Have you ever wondered what ever happened to street cars? Seriously, they were like everywhere 100 years ago. These days, you're lucky to find one in a city, and even then it is usually just a tourist attraction. Well, part of the reason for this is something called the General Motors Streetcar Conspiracy.
What is the General Motors Streetcar Conspiracy? It basically refers to a time when General Motors started buying up streetcar companies to create a monopoly on the transportation market. And it involves all kinds of dastardly backdoor deals and disposal methods, including the rumor that there's a trove of streetcars somewhere off the Pacific Coast near Los Angeles, CA. Is it true? Like most other widely believed conspiracy theories, some of it yes, some of it no, but the whole ordeal provides a fascinating look into the history of transportation in the US.
In 1936, GM began funding National City Lines and other holding companies with the purpose of buying up streetcar lines. Before this, in 1935, GM had bought up some streetcar lines in a more direct fashion, particularly in New York City where they succeeded in changing the streetcar lines to bus lines. Over time, Standard Oil, Firestone Tires, and Mack Trucks would also collude with National City Lines.
In the course of 12 years, National City Lines bought up many streetcar lines, the major ones being Baltimore, St. Louis, the Los Angeles Railway, and the Key System in Oakland, California. GM was forced to sell National City Lines in 1949, but the company still continued to operate in some form, even buying up the Philadelphia streetcar lines in 1954.
Legend has it that, in the 1940s, General Motors engaged in a vast capitalist conspiracy to buy up electric trolleys all around the United States and shutter them. From there, they replaced the trolleys with buses and basically gave consumers no choice but to use automotive transit. Even the buses were part of the long con, though; the unpleasantness of bus travel would further convince people to buy their own cars.
Thus, the demise of street cars in cities from New York to Los Angeles was due to the machinations of a corporation intent on manipulating the market to their gain. This conspiracy is well traveled, even making up much of the plot of the 1988 movie Who Framed Roger Rabbit... but is any of it true?

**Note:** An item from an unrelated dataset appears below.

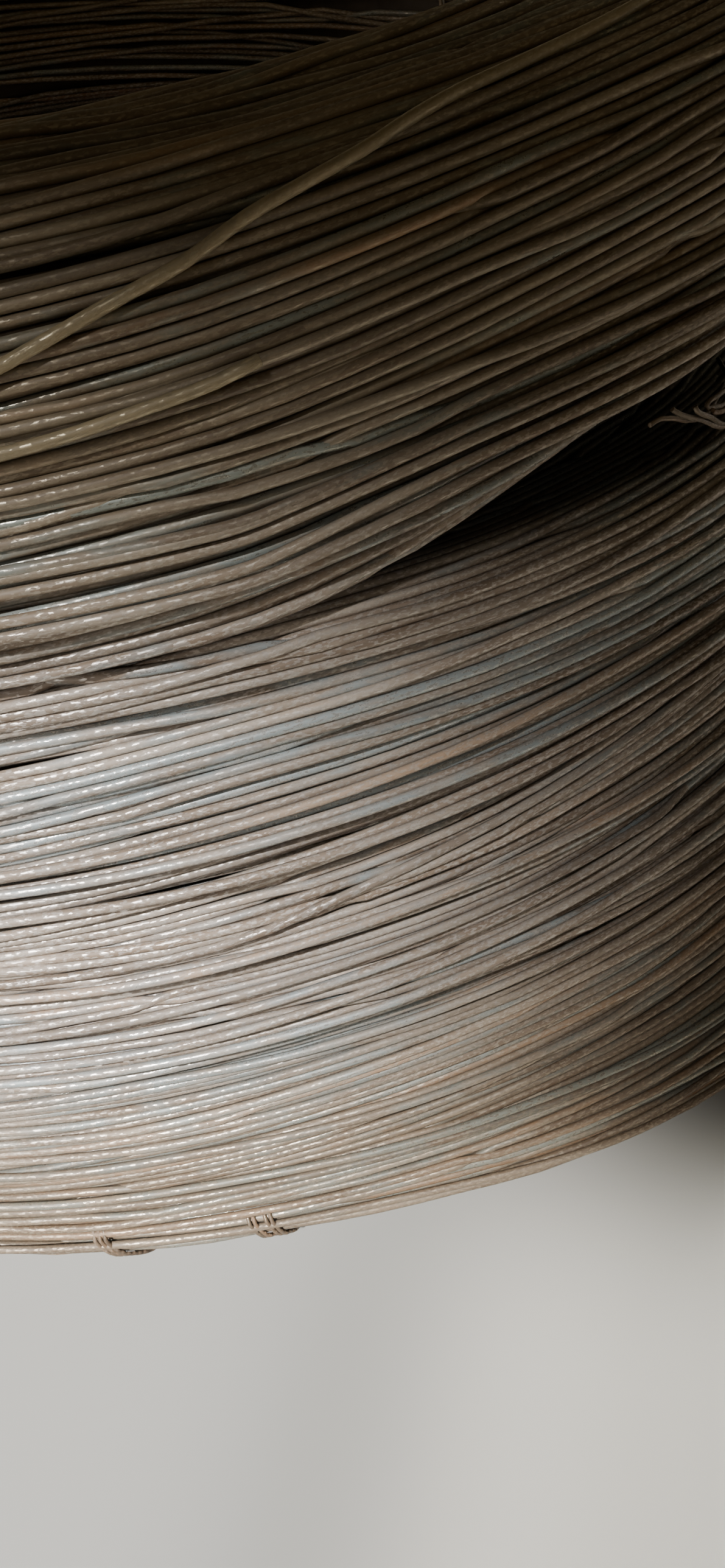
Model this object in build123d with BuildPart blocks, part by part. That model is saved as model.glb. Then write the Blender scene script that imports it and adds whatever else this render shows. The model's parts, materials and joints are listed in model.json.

In many (but not all) cases, National City Lines decided to shutter the streetcar operations they purchased and replace them with buses. In 1945, for example, the Los Angeles Yellow Car Lines were sold to a subsidiary of National City Lines. The company began scrapping the electric trolleys and replacing them with products provided by their colluding companies. For example, the new diesel buses (GM's contribution) required fuel (provided by Standard Oil) and rubber (which is where Firestone came in). By 1946, the Justice Department had taken notice and filed an antitrust lawsuit.
In 1948, during the Supreme Court case United States v. National City Lines, the court ruled that GM had colluded with other companies to create a monopoly... just not in the way the conspiracy theory would have you believe. These companies conspired not to corner the market on streetcars per se (which were already publicly regulated local monopolies anyway) but to corner the market on transportation, particularly buses and their supplies.
Basically, the Court ruled that a company that supplies products (e.g. buses, petroleum, etc.) couldn't go around buying transportation companies with the understanding that the subsidiary companies would buy exclusively from the supplier. They were held liable for conspiring to monopolize the sale of GM buses, along with Firestone tires and Phillips and Chevron fuel for those buses. Put another way, a steel company going around buying car manufacturers so that they would only buy supplies from said steel company would be a similar violator of antitrust law.
From the Court's opinion, "[the] basic charge is that the appellees conspired to acquire control of local transportation companies in numerous cities located in widely different parts of the United States, and to restrain and monopolize interstate commerce in motor busses, petroleum supplies, tires and tubes sold to those companies, contrary to the Act's prohibitions."